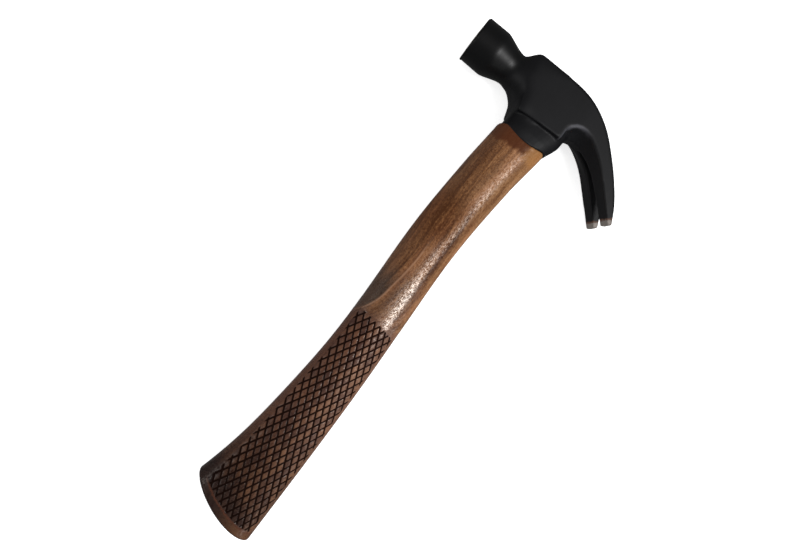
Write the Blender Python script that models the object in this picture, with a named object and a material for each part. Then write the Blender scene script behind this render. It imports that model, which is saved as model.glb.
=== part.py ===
"""Claw hammer: forged steel head on a wooden handle, held by one wooden and two steel wedges.

The hammer lies on its side: +X runs from the striking face to the claws, the handle runs
towards -Y and +Z is up. Lengths are in millimetres, measured from the datum: the point
where the axis of the poll crosses the middle of the eye. One empty then moves everything
so that the origin is at the bottom centre of the whole hammer.
"""
import bpy
import bmesh
import math
from mathutils import Vector

MM = 0.001
FIT_GAP = 0.3                 # clearance that touching pieces keep, on each side

# ---- driving dimensions of the head -------------------------------------------------
FACE_X = -55.7                # plane of the striking face
FACE_DIAMETER = 28.4
BELL_END_DIAMETER = 29.0      # the bell widens slightly behind the face
FACE_CHAMFER = 0.5
BELL_LENGTH = 15.2            # from the face to the start of the neck
NECK_DIAMETER = 21.0
NECK_X = -27.0                # narrowest place, where the cheeks start to flare out
CHEEK_REAR_X = 19.0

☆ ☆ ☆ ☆

§ WHAT TO PRODUCE:
Every line above should be printed again exactly as it stands.

§ FINISHED EXERCISE:
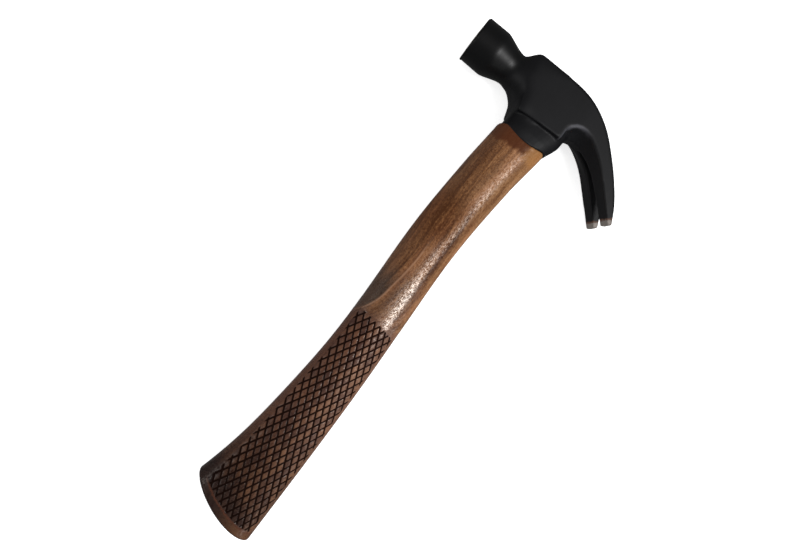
Write the Blender Python script that models the object in this picture, with a named object and a material for each part. Then write the Blender scene script behind this render. It imports that model, which is saved as model.glb.
=== part.py ===
"""Claw hammer: forged steel head on a wooden handle, held by one wooden and two steel wedges.

The hammer lies on its side: +X runs from the striking face to the claws, the handle runs
towards -Y and +Z is up. Lengths are in millimetres, measured from the datum: the point
where the axis of the poll crosses the middle of the eye. One empty then moves everything
so that the origin is at the bottom centre of the whole hammer.
"""
import bpy
import bmesh
import math
from mathutils import Vector

MM = 0.001
FIT_GAP = 0.3                 # clearance that touching pieces keep, on each side

# ---- driving dimensions of the head -------------------------------------------------
FACE_X = -55.7                # plane of the striking face
FACE_DIAMETER = 28.4
BELL_END_DIAMETER = 29.0      # the bell widens slightly behind the face
FACE_CHAMFER = 0.5
BELL_LENGTH = 15.2            # from the face to the start of the neck
NECK_DIAMETER = 21.0
NECK_X = -27.0                # narrowest place, where the cheeks start to flare out
CHEEK_REAR_X = 19.0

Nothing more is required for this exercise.